One of the simplest ways I invite my daughter into my day is by sharing my routines with her. We get ready for the day together, eat meals at (usually) the same time, and work and rest in similar time frames. There are certainly routines I have that are just for me, but by letting her see that there are daily habits which we both must complete, she absorbs simple, but necessary cultural norms. By partaking in these with my daughter, I in turn grow in patience and self-lessness when I see how clearly my own habits shape hers. Granted, I can sometimes lose it when I let her sit on my lap while doing my makeup and she pokes her little finger into my favorite lipstick. There are moments when I need space, but when I remind myself how important it is to foster her innocent inquisitiveness, the smudged lipstick seems just a little less world-shattering. 

Creating Meaningful Work 

Another way in which I invite my daughter into my day is by creating and sharing work with her around the home. This is something Maria Montessori especially emphasized- the importance of providing the child with work that is relevant to their development. She distinguishes a child vs. adult view of work when she writes, “The child’s life is one in which work- the doing of one’s duty- begets joy and happiness. For adults, the daily round is more often depressing.” (The Absorbent Mind, 1967, p. 30). For the child, work is a process of self-creation whereby they learn new skills, discover the world and are surprised by simple encounters. It’s a true delight to see a young child absorbed in an activity or engrossed with a new discovery. Of course, as lovely as this sounds, in reality, it’s very much a process of trial and error to find what engages your child. Even as I write this, I’m laughing to myself because to get my 18-month-old to focus on anything for more than 30 seconds is a victory and patience is my most practiced virtue these days. She hasn’t yet learned how to fold the laundry or set the table, but she does enjoy wiping up little messes, putting away a few of her clothing items, and picking up her toys (when she wants to). My goal at this stage is to develop the habit of welcoming her help with simple tasks, even if it makes them take a bit longer, so that she can understand that her actions play a meaningful role in our family life. It’s less about the completion of the task and more about the invitation to be a part of something larger than herself.  

Engaging in Conversation 

While sharing so much of my life with my daughter, it’s become natural to communicate with her, though this is often difficult at her age.
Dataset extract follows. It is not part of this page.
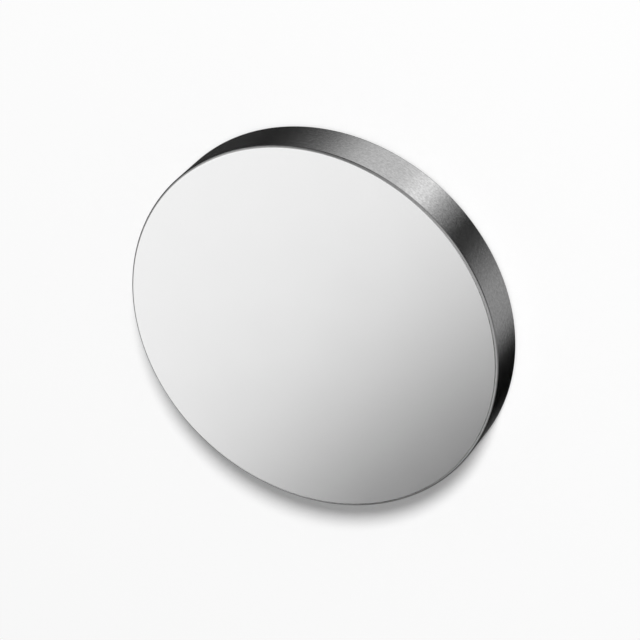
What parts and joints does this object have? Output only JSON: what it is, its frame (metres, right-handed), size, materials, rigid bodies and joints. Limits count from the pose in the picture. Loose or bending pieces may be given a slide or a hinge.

Much of our “conversation” comes from my own observation and intuitive understanding of her needs, though the older she grows, the more diverse and specific her needs become while her language ability is still limited. The best advice I can offer in this respect is that by communicating as clearly, specifically, and often as I can, the more language skills she can witness and put into practice. Language development is a truly amazing feat on the part of the child, which Maria Montessori also highlights: “The child has other powers than ours, and the creation he achieves is no small one; it is everything. Not only does he create his language, but he shapes the organs that enable him to frame the words. He has to make the physical basis of every moment, all the elements of our intellect, everything the human being is blessed with” (The Absorbent Mind, 1967, p.23) Reflecting on this, I find it easier to have more patience with my daughter when she is trying to communicate because she must work so hard to do so. How incredible it is that young children learn to speak and understand so much through mere absorption of their surroundings! 

Learning how to welcome my daughter into my life is a constant journey of growth as we both develop alongside one another and in relationship as mother and daughter. I know this will change even more as our family prepares to welcome another child. Honestly, all these habits will probably be flipped on their head until we adjust, but what is life without constant growth? My hope is to always view the work of motherhood as an opportunity to share my life with my children and learn from them as they learn from me. In reflecting on the role of parents, Maria writes, “So we see there are two kinds of life, and the adult is privileged to share in both; in one, as parent, in the other as a member of society. The better of the two is that with children, for nearness to them brings out our best side.” (The Absorbent Mind, 1967, p. 31). I wholeheartedly agree that parenthood, while a difficult undertaking, if understood as the marvelous vocation that it is, frees us to become the best version of ourselves.